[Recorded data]
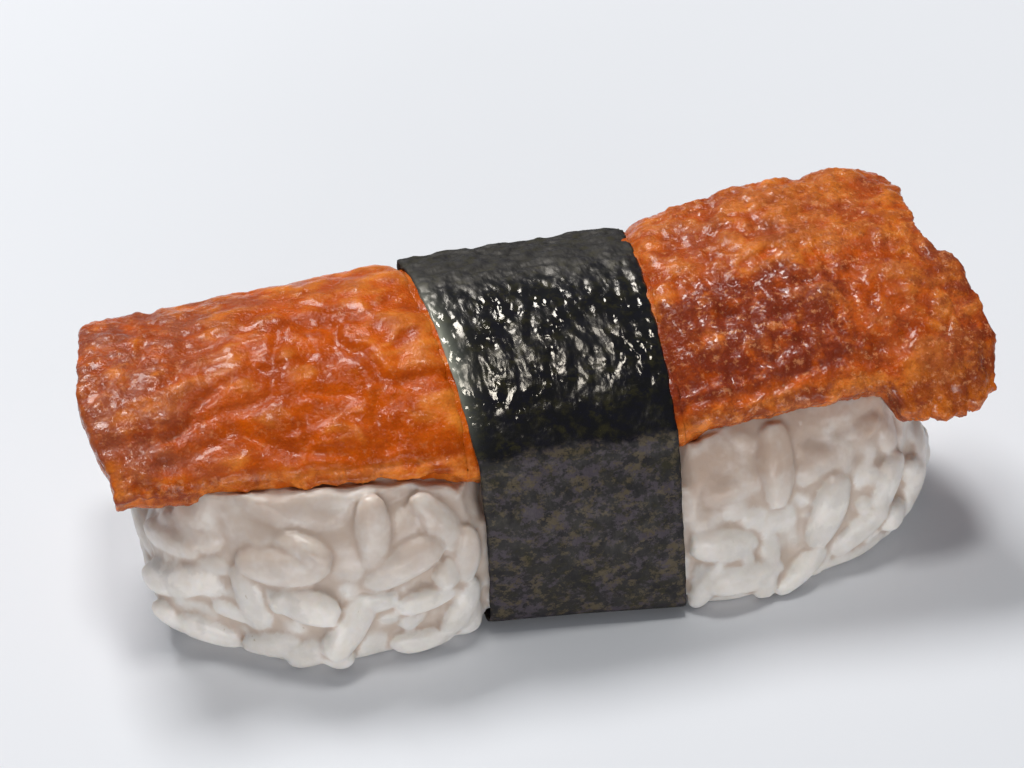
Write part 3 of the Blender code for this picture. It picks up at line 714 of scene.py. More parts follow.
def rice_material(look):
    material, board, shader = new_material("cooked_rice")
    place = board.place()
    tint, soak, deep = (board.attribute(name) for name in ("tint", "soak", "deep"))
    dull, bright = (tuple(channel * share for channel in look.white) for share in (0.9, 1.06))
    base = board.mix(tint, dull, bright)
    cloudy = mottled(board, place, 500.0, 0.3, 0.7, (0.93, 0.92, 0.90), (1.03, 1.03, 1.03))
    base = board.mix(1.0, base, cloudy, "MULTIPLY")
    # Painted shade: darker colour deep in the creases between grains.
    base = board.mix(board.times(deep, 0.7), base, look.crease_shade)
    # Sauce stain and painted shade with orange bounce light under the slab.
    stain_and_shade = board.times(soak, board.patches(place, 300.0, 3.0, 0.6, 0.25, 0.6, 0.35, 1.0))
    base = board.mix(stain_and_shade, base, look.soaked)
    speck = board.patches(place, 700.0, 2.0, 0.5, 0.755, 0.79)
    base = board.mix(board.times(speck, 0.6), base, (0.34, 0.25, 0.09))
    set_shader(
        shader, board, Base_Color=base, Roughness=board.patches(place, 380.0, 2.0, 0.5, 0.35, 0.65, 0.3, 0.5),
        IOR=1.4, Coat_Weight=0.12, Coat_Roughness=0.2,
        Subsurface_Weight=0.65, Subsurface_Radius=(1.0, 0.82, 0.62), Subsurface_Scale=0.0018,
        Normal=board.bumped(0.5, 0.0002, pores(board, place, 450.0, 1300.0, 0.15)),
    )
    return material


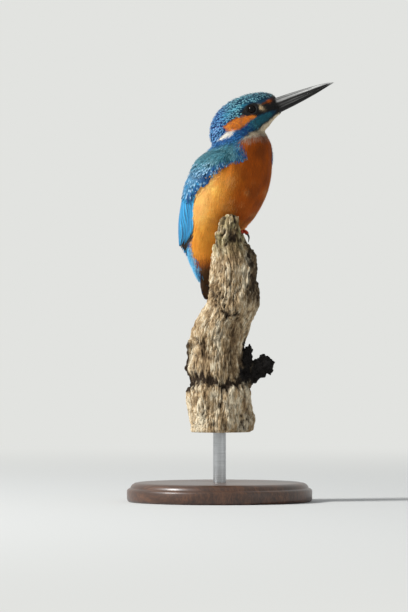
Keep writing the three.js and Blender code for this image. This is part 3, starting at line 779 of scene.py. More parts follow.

WRITTEN TASK:
Look through the data above. Each line containing the word "part" needs to be copied.

RESULT FOR THIS EXERCISE:
Write part 3 of the Blender code for this picture. It picks up at line 714 of scene.py. More parts follow.
Keep writing the three.js and Blender code for this image. This is part 3, starting at line 779 of scene.py. More parts follow.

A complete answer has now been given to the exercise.